Note that for best results, it is helpful for you to describe your data fields so we can verify that the analysis is reasonable; however, descriptions are not strictly necessary, if you want to run any analysis checks yourself and you are happy with results referring to your records generically (e.g. from left to right as f0...fn). For example, when data such as age is presented in a granular fashion, we consider whether and how to group such data into cohorts. By default, we tend to group data into a manageable number of equally-populated cohorts, but such a decision can certainly be aided by a client, if there is reason to believe a certain grouping of ages might be most relevant.
More importantly, we want you to be able to verify not only if our results match your testing data (similar to many standard neural-network analyses), but if and when the rules we extract fit with, or help to extend, the theory and understanding of your field. This is a key feature of Adkodas AI technology. While neural networks can classify data, in and of themselves they generally provide little or no information as to what outside of querying the "black box" that results; by contrast, rule extraction shows what quantities actually matter for solutions sought.
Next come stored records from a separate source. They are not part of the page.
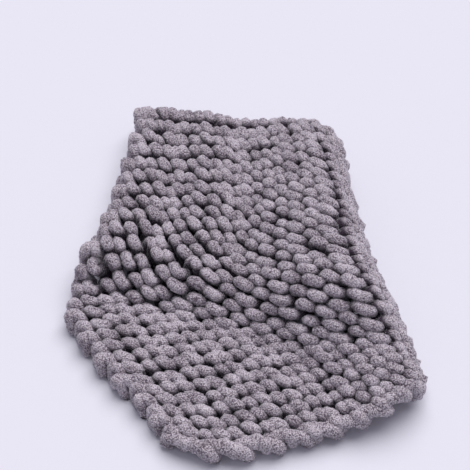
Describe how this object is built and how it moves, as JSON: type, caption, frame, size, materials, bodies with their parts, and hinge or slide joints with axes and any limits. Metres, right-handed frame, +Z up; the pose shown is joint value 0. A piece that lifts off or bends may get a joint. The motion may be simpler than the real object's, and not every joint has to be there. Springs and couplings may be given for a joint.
{
  "type": "chunky knit blanket",
  "caption": "Thick hand-knit chenille blanket laid out on the floor: flat near end, soft lengthwise folds, a ridge along one side and the far end turned under.",
  "frame": {"origin": "middle of the blanket's footprint, on the floor it lies on", "axes": "+Z up from the floor, +Y along the blanket towards the end that is turned under, +X to its right with the ridge"},
  "size_m": [0.7408, 0.9174, 0.1798],
  "materials": {
    "chenille_yarn": "soft matte chenille pile, mauve grey"
  },
  "bodies": {
    "root": {"blanket": "chenille_yarn"}
  },
  "joints": []
}
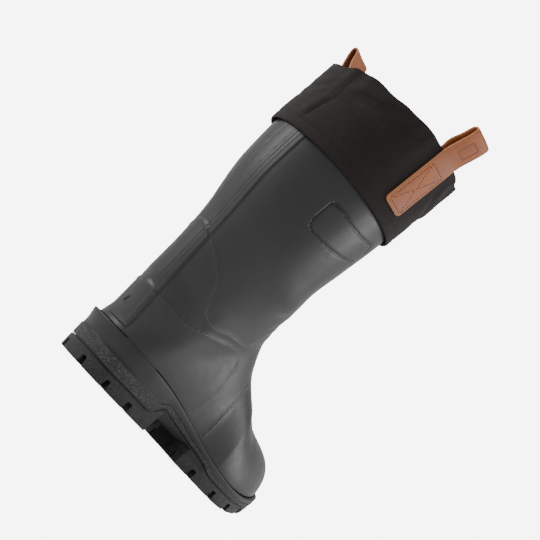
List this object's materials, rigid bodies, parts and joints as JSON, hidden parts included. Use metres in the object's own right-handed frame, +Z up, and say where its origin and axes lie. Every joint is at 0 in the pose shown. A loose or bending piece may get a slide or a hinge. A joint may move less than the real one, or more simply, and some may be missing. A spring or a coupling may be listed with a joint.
{
  "type": "rubber boot",
  "caption": "Left rubber boot with a lugged sole, two studded tread inserts, a raised backstay, a fabric cuff round the shaft top and leather pull loops.",
  "frame": {"origin": "centre line of the rear heel lug's tread face, 12 mm forward of the back of the heel", "axes": "+Z up from the tread plane, +Y forward to the toe, +X to the inner side of the left foot"},
  "size_m": [0.167, 0.3141, 0.3808],
  "materials": {
    "body_rubber": "satin, charcoal grey",
    "tread_rubber": "matt with a fine grain, near black",
    "insert_rubber": "satin, near black",
    "felt": "felt, grey",
    "cuff_fabric": "woven, dark brown-black",
    "strap_leather": "tan, satin"
  },
  "bodies": {
    "root": {"outsole": "tread_rubber", "heel_insert": "insert_rubber", "forefoot_insert": "insert_rubber", "midsole_rand": "body_rubber", "insole": "felt", "upper": "body_rubber", "backstay": "body_rubber", "cuff": "cuff_fabric", "pull_loop_inner": "strap_leather", "pull_loop_outer": "strap_leather"}
  },
  "joints": []
}
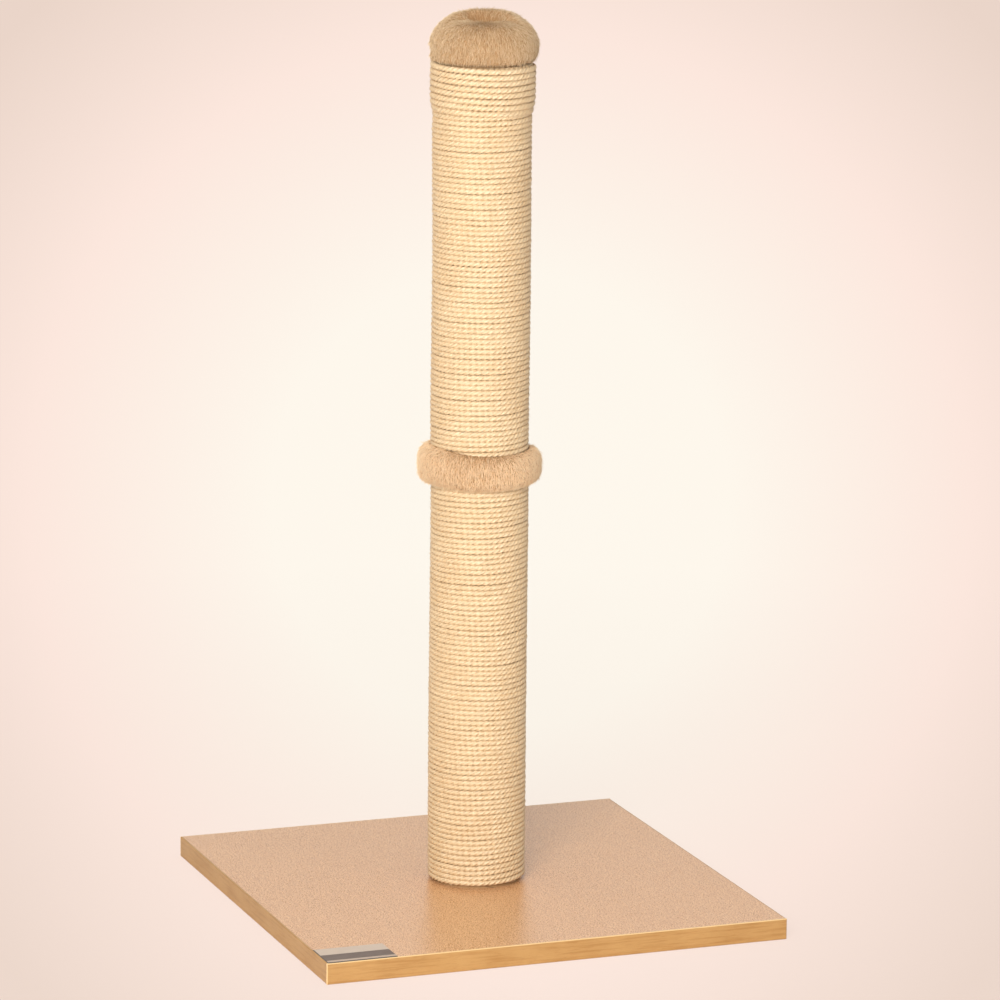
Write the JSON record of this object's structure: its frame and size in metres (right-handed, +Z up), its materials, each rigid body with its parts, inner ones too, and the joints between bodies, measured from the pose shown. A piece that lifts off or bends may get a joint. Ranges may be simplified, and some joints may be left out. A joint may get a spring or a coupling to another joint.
{
  "type": "cat scratching post",
  "caption": "Free-standing cat scratching post: square board base, rope-wound round post in two sections joined under a plush collar, and a plush dome cap.",
  "frame": {"origin": "centre of the base board's underside, on the floor", "axes": "+Z up along the post; -Y towards the front edge of the board; +X to the right"},
  "size_m": [0.5, 0.5, 0.941],
  "materials": {
    "melamine_board": "satin beige melamine over chipboard",
    "edge_band": "satin, golden wood tone",
    "label_paper": "blank, semi-gloss",
    "zinc_steel": "zinc plated",
    "cardboard": "bare",
    "chipboard": "raw, sawn",
    "sisal_rope": "three-strand laid fibre, matt",
    "foam": "open-cell padding",
    "plush": "short pile plush"
  },
  "bodies": {
    "root": {"base_board": "melamine_board", "edge_band_front": "edge_band", "edge_band_right": "edge_band", "edge_band_back": "edge_band", "edge_band_left": "edge_band", "base_label": "label_paper", "base_bolt": "zinc_steel", "washers": "zinc_steel", "lower_tube": "cardboard", "lower_tube_plugs": "chipboard", "lower_rope": "sisal_rope", "end_nuts": "zinc_steel", "joining_stud": "zinc_steel", "collar_disc": "chipboard", "collar_padding": "foam", "collar_plush": "plush", "upper_tube": "cardboard", "upper_tube_plugs": "chipboard", "upper_rope": "sisal_rope", "cap_disc": "chipboard", "cap_padding": "foam", "cap_plush": "plush", "cap_bolt": "zinc_steel"}
  },
  "joints": []
}
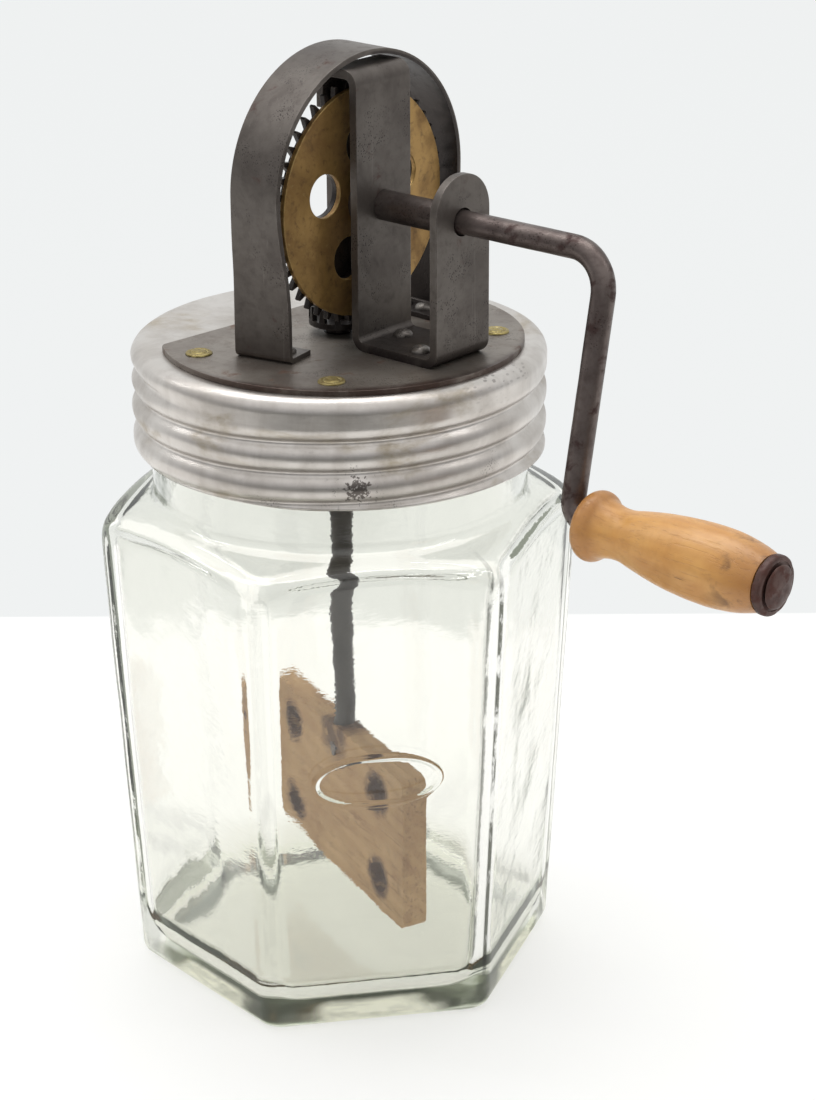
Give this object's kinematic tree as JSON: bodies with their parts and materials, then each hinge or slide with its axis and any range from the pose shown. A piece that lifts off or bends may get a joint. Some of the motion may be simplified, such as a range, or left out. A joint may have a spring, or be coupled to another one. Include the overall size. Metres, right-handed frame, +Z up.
{
  "type": "glass butter churn",
  "caption": "Hand-cranked glass butter churn: six-sided jar, screw lid with geared crank, turning wooden paddle inside and a turned wooden grip.",
  "frame": {"origin": "centre of the jar's underside, on the axis of the jar and lid", "axes": "+Z up, +X along the crank's axle towards the crank, +Y to the left of someone looking along +X"},
  "size_m": [0.2447, 0.1384, 0.2903],
  "materials": {
    "clear_glass": "clear pressed glass, faint green tint",
    "seal_rubber": "matt",
    "worn_aluminium": "worn, dented and stained",
    "dark_steel": "worn, dark, lightly rusted",
    "old_brass": "tarnished",
    "crank_steel": "dark with rust mottling",
    "rusty_steel": "dark rusty",
    "tinned_steel": "dull grey",
    "grip_wood": "honey-coloured, turned",
    "paddle_wood": "bare, worn"
  },
  "bodies": {
    "jar": {"glass_jar": "clear_glass"},
    "seal": {"lid_seal": "seal_rubber"},
    "lid": {"screw_cap": "worn_aluminium", "base_plate": "dark_steel", "plate_rivet_1": "old_brass", "plate_rivet_2": "old_brass", "plate_rivet_3": "old_brass", "plate_rivet_4": "old_brass", "arch_guard": "dark_steel", "arch_rivet_1": "tinned_steel", "arch_rivet_2": "tinned_steel", "arch_rivet_3": "tinned_steel", "arch_rivet_4": "tinned_steel", "gear_bracket": "dark_steel", "bracket_rivet_1": "tinned_steel", "bracket_rivet_2": "tinned_steel", "axle_sleeve": "dark_steel", "shaft_bush": "tinned_steel"},
    "crank": {"crank_rod": "crank_steel", "gear_disc": "old_brass", "toothed_wheel": "dark_steel", "wheel_hub": "old_brass", "hub_pin": "dark_steel", "spindle_head": "rusty_steel"},
    "grip": {"wooden_grip": "grip_wood", "grip_ferrule": "rusty_steel"},
    "dasher": {"pinion": "dark_steel", "dasher_shaft": "tinned_steel", "shaft_collar": "tinned_steel", "dasher_paddle": "paddle_wood", "paddle_pin": "tinned_steel"}
  },
  "joints": [
    {"name": "lid_lift", "type": "slide", "parent": "jar", "child": "seal", "axis": [0, 0, 1], "range_m": [0, 0.19]},
    {"name": "lid_unscrew", "type": "hinge", "parent": "seal", "child": "lid", "pos_m": [0, 0, 0.2015], "axis": [0, 0, 1], "range_deg": [0, 450]},
    {"name": "crank_turn", "type": "hinge", "parent": "lid", "child": "crank", "pos_m": [0, 0, 0.2456], "axis": [1, 0, 0], "continuous": true},
    {"name": "grip_spin", "type": "hinge", "parent": "crank", "child": "grip", "pos_m": [0.10631, -0.01496, 0.17302], "axis": [0.9994, -0.007, -0.0342], "continuous": true},
    {"name": "dasher_spin", "type": "hinge", "parent": "lid", "child": "dasher", "pos_m": [0, 0, 0.2], "axis": [0, 0, 1], "continuous": true}
  ],
  "couplings": [
    {"joint": "dasher_spin", "follows": "crank_turn", "ratio": 4.1818}
  ]
}
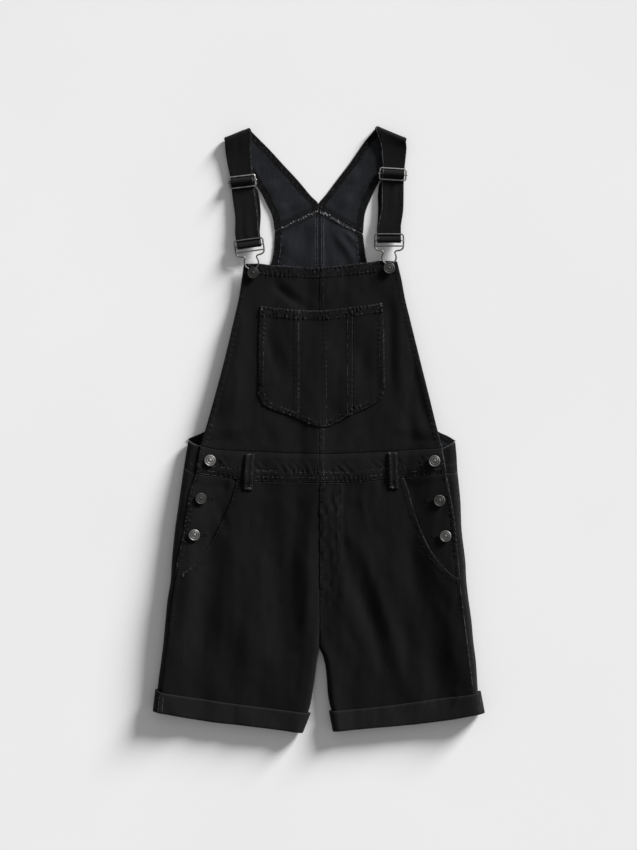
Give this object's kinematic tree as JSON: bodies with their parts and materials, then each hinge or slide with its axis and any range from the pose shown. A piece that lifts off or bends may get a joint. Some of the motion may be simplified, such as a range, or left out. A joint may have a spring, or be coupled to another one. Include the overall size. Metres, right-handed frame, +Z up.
{
  "type": "shortalls",
  "caption": "Denim shortalls laid flat: bib with patch pocket, crossed back straps with sliders and wire hooks, buttoned side openings, hip pockets and turned-up cuffs.",
  "frame": {"origin": "middle of the garment's outline, on the surface that it lies on", "axes": "+Z up out of the garment's front, +Y towards the shoulder ends of the straps, +X towards the right edge as seen from above"},
  "size_m": [0.4794, 0.8782, 0.0257],
  "materials": {
    "denim": "black cotton denim, right side out, with dark grey topstitching",
    "denim_wrong_side": "wrong side of black denim, a dull blue grey",
    "nickel": "antique nickel wire",
    "pewter": "dull pewter tack button with plain rings"
  },
  "bodies": {
    "root": {"back_left": "denim", "back_right": "denim", "back_bib_left": "denim_wrong_side", "back_bib_right": "denim_wrong_side", "front_left": "denim", "front_right": "denim", "hip_yoke_left": "denim", "hip_yoke_right": "denim", "waistband_front_left": "denim", "waistband_front_right": "denim", "waistband_back": "denim", "belt_loop_left": "denim", "belt_loop_right": "denim", "bib_left": "denim", "bib_right": "denim", "chest_pocket_left": "denim", "chest_pocket_middle": "denim", "chest_pocket_right": "denim", "cuff_left": "denim_wrong_side", "cuff_right": "denim_wrong_side", "strap_left": "denim", "strap_right": "denim", "slider_left": "nickel", "slider_right": "nickel", "hook_left": "nickel", "hook_right": "nickel", "side_button_left_1": "pewter", "side_button_left_2": "pewter", "side_button_left_3": "pewter", "side_button_right_1": "pewter", "side_button_right_2": "pewter", "side_button_right_3": "pewter", "bib_button_left": "pewter", "bib_button_right": "pewter"}
  },
  "joints": []
}
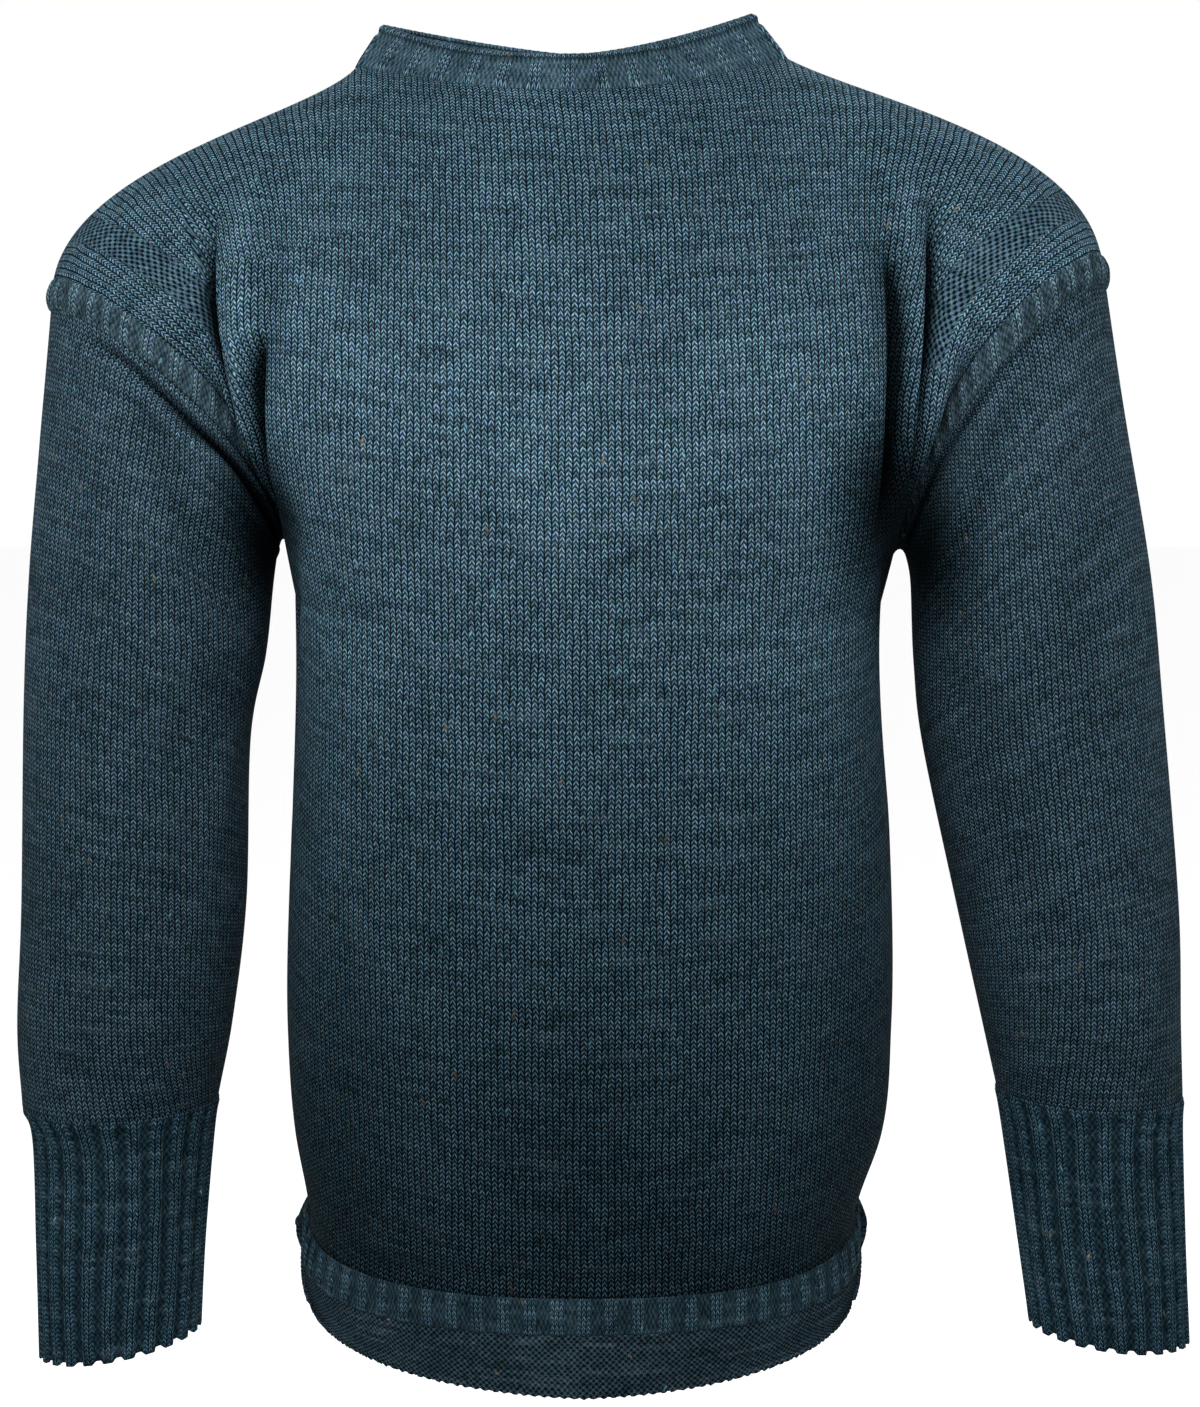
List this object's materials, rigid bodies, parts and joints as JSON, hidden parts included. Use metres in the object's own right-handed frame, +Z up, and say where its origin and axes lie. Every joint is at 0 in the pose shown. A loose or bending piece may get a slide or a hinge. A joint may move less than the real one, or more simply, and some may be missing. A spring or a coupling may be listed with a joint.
{
  "type": "guernsey fisherman sweater",
  "caption": "Long-sleeved knitted pullover in its worn shape, hollow, with a standing rib collar, dropped shoulders, underarm gussets, ribbed cuffs and a vented garter welt.",
  "frame": {"origin": "midway between the two points where the neck and the shoulders meet, where the wearer's shoulders hold it", "axes": "+Z up, -Y the front, +X the wearer's left"},
  "size_m": [0.6194, 0.2444, 0.6993],
  "materials": {
    "front_panel": "dyed worsted wool, stocking stitch with seed stitch at the armhole",
    "back_panel": "dyed worsted wool, stocking stitch with seed stitch at the armhole",
    "sleeve_head_rib_right": "dyed worsted wool, ribbed",
    "sleeve_head_rib_left": "dyed worsted wool, ribbed",
    "sleeve_right": "dyed worsted wool, stocking stitch",
    "sleeve_left": "dyed worsted wool, stocking stitch",
    "cuff_right": "dyed worsted wool, two by two rib",
    "cuff_left": "dyed worsted wool, two by two rib",
    "underarm_gusset_right": "dyed worsted wool, stocking stitch",
    "underarm_gusset_left": "dyed worsted wool, stocking stitch",
    "collar": "dyed worsted wool, ribbed, rolled cast-off edge",
    "hem_rib_front": "dyed worsted wool, ribbed",
    "hem_rib_back": "dyed worsted wool, ribbed",
    "hem_welt_front": "dyed worsted wool, garter stitch",
    "hem_welt_back": "dyed worsted wool, garter stitch"
  },
  "bodies": {
    "root": {"front_panel": "front_panel", "back_panel": "back_panel", "sleeve_head_rib_right": "sleeve_head_rib_right", "sleeve_head_rib_left": "sleeve_head_rib_left", "sleeve_right": "sleeve_right", "sleeve_left": "sleeve_left", "cuff_right": "cuff_right", "cuff_left": "cuff_left", "underarm_gusset_right": "underarm_gusset_right", "underarm_gusset_left": "underarm_gusset_left", "collar": "collar", "hem_rib_front": "hem_rib_front", "hem_rib_back": "hem_rib_back", "hem_welt_front": "hem_welt_front", "hem_welt_back": "hem_welt_back"}
  },
  "joints": []
}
Perhaps even more fundamentally, rule extraction shows in a more fundamental way not only that our neural networks work, but how they work, under what conditions they work, and without having simply try to verify that a closed black-box solution can simply replicate answers that you expect.
All data sets are different; while this may sound painfully obvious, part of the point of these examples is to illustrate not only the challenges of analyzing different data sets -- despite what is potentially or likely missing from each set -- but also that the goals of analysis may change markedly depending on the use of each set. Data and its analysis don't exist in a vacuum; there is always a specific purpose, which is why Adkodas looks to work interactively with you to help you get the most from your data, given your goals.
An introductory aside: an early version of this rule extraction technology was used in an astronomical PhD thesis research project at Stanford University. Here, Adkodas AIs were used to analyze photometric catalogs: large databases of digital image information from galaxy surveys. The aim was to find an automated way of classifying types of galaxies in large surveys, especially when the images of distant galaxies were very small and indistinct.
The interesting find was that though galaxy color was, as expected, correlated with galaxy type, several traditional measurements of light-concentration (ways of estimating galaxy type) were not. --To be clear, it was not that the traditional measurements were wrong, but in the realm of many low-data, very small indistinct galaxies, the quantities expected to be most important by the head researcher were not useful. Instead, from hundreds of possible parameters a random-seeming intermediate parameter in the catalog was found to be well-correlated with galaxy type -- and this led to independent analysis. It turned out that this parameter, a light-aperture-fit quantity calculated to enable other measurements in the catalog, could be verified with a surface-area-integral calculation to be a good estimator (together with color measurements) of galaxy shape.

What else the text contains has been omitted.